— begin Data extract —

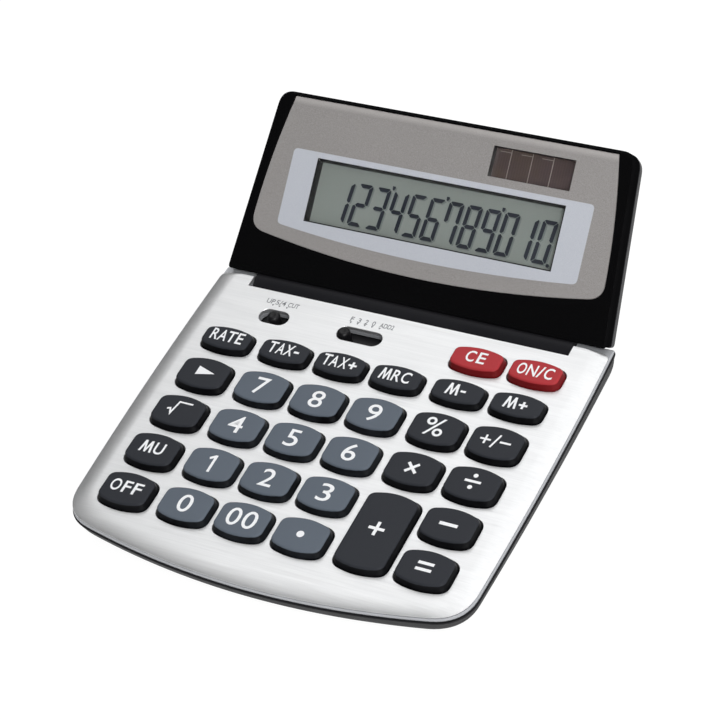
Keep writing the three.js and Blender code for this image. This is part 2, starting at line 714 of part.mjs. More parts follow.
// Circuit board with a tab for the ribbon cable
const postClear = postRadius + seatGap;
let board = toSolid(prism(planOutline(boardTuck, boardFrontTuck, boardRear), boardUnder, boardTop))
  .add(toSolid(box(
    ribbonLeft - ribbonPlay, ribbonRight + seatGap, boardRear - overrun, boardRear + boardTab,
    boardUnder, boardTop)));
for (const { x, y } of screwPlaces) {
  board = board.subtract(toSolid(upright(postClear, x, y, boardUnder - overrun, boardTop + overrun)));
}
addPiece(deck, 'main_board', fromSolid(board), boardGreen);

// Dome sheet: a thin rubber sheet with a dome under each key
const sheetLeft = rearRightScrewSide + postClear + sheetMargin;
const sheetStep = clearRowPlace - shortKeyDepth / 2 - sheetStepGap;
let domes = toSolid(prism(
  planOutline(boardTuck + sheetMargin, boardFrontTuck + sheetMargin, boardRear - sheetMargin),
  sheetUnder, sheetTop));
domes = domes.subtract(toSolid(box(
  -halfWidth, sheetLeft, sheetStep, earRear, sheetUnder - overrun, sheetTop + overrun)));
for (const { x, y } of keys) {
  const root = sheetThick / 2;
  const dome = new THREE.CylinderGeometry(domeTopRadius, domeFootRadius, domeHeight + root, domeSides);
  dome.rotateX(Math.PI / 2).translate(x, y, domeTop - (domeHeight + root) / 2);
  domes = domes.add(toSolid(dome));
}
addPiece(deck, 'dome_sheet', fromSolid(domes), siliconeGrey);

// Slide switches: a knob on a plate that always covers the slot, over a slider on the board
function slideSwitch(name, left, right, rest) {
  const travel = right - left - 2 * (knobRadius + knobPlay);
  const plateHalf = (right - left + travel) / 2;
  const plateUnder = flangeTop - switchPlateThick;
  const knob = toSolid(upright(knobRadius, rest, switchPlace, plateUnder, knobStand))
    .add(toSolid(box(
      rest - plateHalf, rest + plateHalf, switchPlace - switchPlateDepth / 2,
      switchPlace + switchPlateDepth / 2, plateUnder, flangeTop)))
    .add(toSolid(box(
      rest - sliderWidth / 2, rest + sliderWidth / 2, switchPlace - sliderDepth / 2,
      switchPlace + sliderDepth / 2, boardTop + seatGap, flangeTop)));
  addPiece(deck, name, fromSolid(knob), charcoal);
}
slideSwitch('rounding_switch', roundingSlotLeft, roundingSlotRight, roundingMiddle);
slideSwitch('decimal_switch', decimalSlotLeft, decimalSlotRight, decimalSlotLeft + knobRadius + knobPlay);

// Hinge pins, from each ear into the end of the barrel
function hingePin(name, side) {
  const inner = barrelHalf - pinInBarrel + seatGap;
  const outer = pinReach - seatGap;
  const pin = crossRod(pinRadius, side * (side > 0 ? inner : outer), side * (side > 0 ? outer : inner));
  addPiece(deck, name, pin.translate(0, hingePlace, -hingeDrop), steel);
}
hingePin('hinge_pin_left', -1);
hingePin('hinge_pin_right', 1);

// Display housing, in its own frame: y runs along the panel and z square to it. The front has a
// lip at its foot that hides the gap to the ears
function displayOutline(tuck, lip = 0) {
  const foot = displayFoot + tuck - lip;
  const top = displayFoot + displayLength - tuck;
  const footCorner = new THREE.Vector2(displayFootHalf - tuck, foot);
  const topCorner = new THREE.Vector2(displayTopHalf - tuck, top);
  const along = topCorner.clone().sub(footCorner).normalize();
  const footRound = displayFootCorner;
  const right = [
    ...bend(footCorner.clone().sub(new THREE.Vector2(footRound, 0)), footCorner,
      footCorner.clone().addScaledVector(along, footRound), 1),
    ...bend(topCorner.clone().addScaledVector(along, -displayTopCorner), topCorner,
      topCorner.clone().sub(new THREE.Vector2(displayTopCorner, 0)), 4),
  ];
  return mirrored(right);
}

function windowOutline(grow) {
  const top = windowTop + grow;
  const foot = windowFoot - grow;
  const topHalf = windowTopHalf + grow;
  const footHalf = windowFootHalf + grow;
  const steps = 4;
  const bottom = (x) => foot - windowFootBow * (1 - (x / footHalf) ** 2);
  const side = (y) => {
    const share = (y - foot) / (top - foot);
    return footHalf + (topHalf - footHalf) * share + windowSideBow * 4 * share * (1 - share);
  };
  const right = [];
  for (let i = 0; i < steps; i += 1) {
    const x = (footHalf - windowCorner) * i / steps;
    right.push(new THREE.Vector2(x, bottom(x)));
  }
  const cornerEnd = footHalf - windowCorner;
  right.push(...bend(new THREE.Vector2(cornerEnd, bottom(cornerEnd)), new THREE.Vector2(footHalf, foot),
    new THREE.Vector2(side(foot + windowCorner), foot + windowCorner), 3));
  for (let i = 1; i <= steps; i += 1) {
    const y = THREE.MathUtils.lerp(foot + windowCorner, top, i / steps);
    right.push(new THREE.Vector2(side(y), y));
  }
  return mirrored(right);
}

const windowFace = faceStand - windowSink;
const windowBack = windowFace - windowThick;
const recessFloor = windowBack - seatGap;
const bezelInner = faceStand - bezelThick;
const bezelParting = seatGap;
const lipLevel = faceStand - bezelEdge + bezelRound / 2;
let bezel = toSolid(loft([
  ringAt(displayOutline(0), bezelParting),
  ringAt(displayOutline(0), lipLevel - bezelLip),
  ringAt(displayOutline(0, bezelLip), lipLevel),
  ringAt(displayOutline(bezelRound / 2, bezelLip), faceStand - bezelRound / 2),
  ringAt(displayOutline(bezelEdge, bezelLip), faceStand),
]));
bezel = bezel.subtract(toSolid(prism(displayOutline(bezelWall), bezelParting - overrun, bezelInner)));
bezel = bezel.subtract(toSolid(prism(windowOutline(windowGap), recessFloor, faceStand + overrun)));
bezel = bezel.subtract(toSolid(box(
  -frameHalf - frameGap, frameHalf + frameGap, frameFoot - frameGap, frameTop + frameGap,
  bezelInner - overrun, recessFloor + overrun)));
addPiece(display, 'display_front', fromSolid(bezel), glossBlack);
addPiece(display, 'display_window', prism(windowOutline(0), windowBack, windowFace), taupe);

const frameFace = recessFloor;
const frameBack = frameFace - frameThick;
const frame = toSolid(box(-frameHalf, frameHalf, frameFoot, frameTop, frameBack, frameFace))
  .subtract(toSolid(box(
    -screenHalf, screenHalf, screenFoot, screenTop, frameBack - overrun, frameFace + overrun)))
  .subtract(toSolid(box(
    solarLeft, solarRight, solarFoot, solarTop, frameBack - overrun, frameFace + overrun)));
addPiece(display, 'lcd_frame', fromSolid(frame), paleFrame);
const glassFace = frameBack - seatGap;
addPiece(display, 'lcd_panel', box(
  -screenHalf - glassBorder, screenHalf + glassBorder, screenFoot - glassBorder, screenTop + glassBorder,
  glassFace - glassThick, glassFace), screenGreen);
addPiece(display, 'solar_cell', box(
  solarLeft - solarBorder, solarRight + solarBorder, solarFoot - solarBorder, solarTop + solarBorder,
  glassFace - solarThick, glassFace), solarBrown);

const backUnder = -backDepth;
let back = toSolid(loft([
  ringAt(displayOutline(backTuck), backUnder),
  ringAt(displayOutline(backEdgeTuck), -backEdge),
  ringAt(displayOutline(0), 0),
]));
back = back.add(toSolid(crossRod(barrelRadius, -barrelHalf, barrelHalf, barrelSides)));
back = back.add(toSolid(box(
  -barrelHalf, barrelHalf, 0, displayFoot + backTuck, -barrelRadius, 0)));
back = back.subtract(toSolid(loft([
  ringAt(displayOutline(backTuck + backThick), backUnder + backThick),
  ringAt(displayOutline(backEdgeTuck + bezelWall), -backEdge),
  ringAt(displayOutline(bezelWall), overrun),
])));
back = back.subtract(toSolid(box(
  -displayFootHalf, displayFootHalf, earRadius, displayFoot + displayLength, 0, faceStand + overrun)));
const channelRear = displayFoot + backTuck + bezelWall;
back = back.subtract(toSolid(box(
  ribbonLeft - ribbonPlay, ribbonRight + ribbonPlay, -barrelRadius - overrun, channelRear,
  ribbonLevel - ribbonChannel / 2, ribbonLevel + ribbonChannel / 2)));
const barrelBore = barrelHalf - pinInBarrel;
back = back.subtract(toSolid(crossRod(boreRadius, barrelBore, barrelHalf + overrun)));
back = back.subtract(toSolid(crossRod(boreRadius, -barrelHalf - overrun, -barrelBore)));
addPiece(display, 'display_back', fromSolid(back), caseGrey);

// Ribbon cable from the liquid crystal panel, through the barrel, to the board's tab
function onDeckPlace(along, square) {
  const place = new THREE.Vector2(along, square).rotateAround(new THREE.Vector2(), displayTilt);
  return place.add(new THREE.Vector2(hingePlace, -hingeDrop));
}
const ribbonLanding = boardTop + seatGap + ribbonThick / 2;
const ribbonPath = [
  onDeckPlace(screenFoot - glassBorder - seatGap, glassFace - glassThick / 2),
  onDeckPlace(displayFoot + 3 * bezelWall, ribbonLevel),
  onDeckPlace(-barrelRadius - seatGap, ribbonLevel),
  new THREE.Vector2(notchFront - notchWall / 2, ribbonLanding - ribbonThick),
  new THREE.Vector2(boardRear + boardTab, ribbonLanding),
  new THREE.Vector2(boardRear + seatGap, ribbonLanding),
];
const ribbonEdges = ribbonPath.map((point, i) => {
  const before = ribbonPath[Math.max(i - 1, 0)];
  const after = ribbonPath[Math.min(i + 1, ribbonPath.length - 1)];
  const across = after.clone().sub(before).normalize().rotateAround(new THREE.Vector2(), Math.PI / 2);
  return [ribbonThick / 2, -ribbonThick / 2].map((offset) => point.clone().addScaledVector(across, offset));
});
const ribbonOutline = [
  ...ribbonEdges.map(([upper]) => upper), ...ribbonEdges.map(([, lower]) => lower).reverse()];
addPiece(deck, 'ribbon_cable', crossPrism(ribbonOutline, ribbonLeft, ribbonRight), ribbonAmber);

// The origin is under the middle of the whole calculator, at the level that it stands on
const extent = new THREE.Box3().setFromObject(calculator, true);
calculator.position.y = -(extent.min.y + extent.max.y) / 2;

export default calculator;
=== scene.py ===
import json
import math

import bpy
from bpy.props import FloatProperty, FloatVectorProperty, PointerProperty, StringProperty
from mathutils import Matrix, Vector


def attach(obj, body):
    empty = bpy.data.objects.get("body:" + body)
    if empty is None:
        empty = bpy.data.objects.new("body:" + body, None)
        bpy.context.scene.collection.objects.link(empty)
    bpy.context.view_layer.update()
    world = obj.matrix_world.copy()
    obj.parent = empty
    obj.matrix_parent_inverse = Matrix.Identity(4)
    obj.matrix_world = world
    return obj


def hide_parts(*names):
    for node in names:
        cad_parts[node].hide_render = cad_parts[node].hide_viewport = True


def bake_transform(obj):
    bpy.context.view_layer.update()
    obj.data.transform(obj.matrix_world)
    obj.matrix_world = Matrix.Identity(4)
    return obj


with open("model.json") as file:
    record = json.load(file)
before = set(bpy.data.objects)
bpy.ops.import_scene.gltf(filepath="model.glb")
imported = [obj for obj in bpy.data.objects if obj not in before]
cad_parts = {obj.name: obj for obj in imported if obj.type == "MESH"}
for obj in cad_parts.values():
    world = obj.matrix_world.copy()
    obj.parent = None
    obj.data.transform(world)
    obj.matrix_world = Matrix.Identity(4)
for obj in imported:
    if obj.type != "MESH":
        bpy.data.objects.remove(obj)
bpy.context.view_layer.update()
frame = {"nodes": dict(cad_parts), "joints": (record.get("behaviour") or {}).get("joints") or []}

bl_info = {
    "name": "Desk Calculator",
    "version": (1, 0, 0),
    "blender": (4, 5, 0),
    "location": "View3D > Sidebar > Calculator",
    "description": "Models a desk calculator with a sloping key deck and a tilting display",
    "category": "Add Mesh",
}

MM = 0.001
JOINTS = {joint["name"]: joint for joint in frame["joints"]}

# Frames: the sloping key deck and the display panel, each with its own level plane.
# Shapes are given in millimetres in one of them, or level on the floor.
PRESS = Vector(JOINTS["key_0_press"]["axis"])
SLOPE = math.atan2(PRESS.y, -PRESS.z)
TILT = -math.radians(JOINTS["display_tilt"]["range_deg"][0])
HINGE = Vector(JOINTS["display_tilt"]["pos_m"])
HINGE_PLACE = 79.9
HINGE_DROP = 3.9
LEVEL = Matrix.Identity(4)
DECK = (Matrix.Translation(HINGE) @ Matrix.Rotation(SLOPE, 4, "X")
        @ Matrix.Translation(Vector((0, -HINGE_PLACE, HINGE_DROP)) * MM))
PANEL = Matrix.Translation(HINGE) @ Matrix.Rotation(SLOPE + TILT, 4, "X")
DECK_HEIGHT = (DECK @ Vector()).z / MM


def node_box(node, place):
    """Lowest and highest corner of a CAD node in a frame, in millimetres."""
    back = place.inverted()
    points = [back @ vertex.co / MM for vertex in frame["nodes"][node].data.vertices]
    return [Vector([pick(point[axis] for point in points) for axis in range(3)]) for pick in (min, max)]


def node_middle(node, place):
    low, high = node_box(node, place)
    return (low + high) / 2


# Plan of the case
HALF_WIDTH = 58
FRONT_EDGE = -17.1
FRONT_RADIUS = 218
SIDE_RADIUS = 1150
WIDEST_PLACE = 44
FRONT_CORNER = 8
REAR_CORNER = 2
COVER_REAR = 78.86
EAR_REAR = 82.67
EAR_RADIUS = 2.77
NOTCH_HALF = 47.5
NOTCH_FRONT = 75.3
TROUGH_LEVEL = -8.3
DECK_TOP = -1.3
DECK_UNDER = -2.4
TRIM_FOOT = -2.1
CASE_RIM = -2.7
BELLY_LEVEL = -4.7
FLOOR_LEVEL = 1.2
WALL = 1.6
CAVITY_REAR = 73.5
COVER_UNDER = -1
HOLE_TUCK = 0.1
HOLE_UNDER = -3
BAND_HOLE_EDGE = 0.1
SKIRT_FRONT = 1.2
SKIRT_REAR = 0.6
POST_RADIUS = 3.1
POST_TOP = -5.7
SCREW_BORE = 1.3
SCREW_WELL = 2.1
SCREW_WELL_ROOF = 1.5
FOOT_SOCKET = 4.3
FOOT_SOCKET_ROOF = 1.8
BATTERY_GAP = 0.3
BATTERY_WALL = 1.3
BATTERY_ROOM = 7.2
BATTERY_ROOF = 8.2
FULL_TILT = math.radians(55)

# Reach of the cutters, past all that they cut
OVERRUN = 1
CUT_DEEP = -25
CUT_WIDE = 62
CUT_FRONT = -20
PIN_BORE = 1.35
PIN_REACH = 55

# Keys
KEY_WIDTH = 14.75
MAIN_KEY = {"depth": 11.2, "bow": 1.45, "corner": 2}
TALL_KEY = {"depth": 25, "bow": 1.45, "corner": 2}
SHORT_KEY = {"depth": 8.4, "bow": 1.2, "corner": 1.8}
CROWN_SHARES = (0.97, 0.88, 0.74, 0.56, 0.36, 0.16)
FLANGE_TOP = -2.7
FLANGE_UNDER = -3.5
KEY_HOLE_GAP = 0.35
DIGIT_KEYS = ("0", "00", "1", "2", "3", "4", "5", "6", "7", "8", "9", "point")
RED_KEYS = ("ce", "on_c")
SHORT_KEYS = ("rate", "tax_minus", "tax_plus", "mrc", "m_minus", "m_plus", "ce", "on_c")
KEY_NAMES = sorted(node[4:] for node in frame["nodes"] if node.startswith("key_"))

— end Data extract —

◆ What is being asked
Looking at the data above, return every line from the one with "it stands on" down to the one with "obj.matrix_world = world", exactly and inclusively.

◆ Answer to this task
// The origin is under the middle of the whole calculator, at the level that it stands on
const extent = new THREE.Box3().setFromObject(calculator, true);
calculator.position.y = -(extent.min.y + extent.max.y) / 2;

export default calculator;
=== scene.py ===
import json
import math

import bpy
from bpy.props import FloatProperty, FloatVectorProperty, PointerProperty, StringProperty
from mathutils import Matrix, Vector


def attach(obj, body):
    empty = bpy.data.objects.get("body:" + body)
    if empty is None:
        empty = bpy.data.objects.new("body:" + body, None)
        bpy.context.scene.collection.objects.link(empty)
    bpy.context.view_layer.update()
    world = obj.matrix_world.copy()
    obj.parent = empty
    obj.matrix_parent_inverse = Matrix.Identity(4)
    obj.matrix_world = world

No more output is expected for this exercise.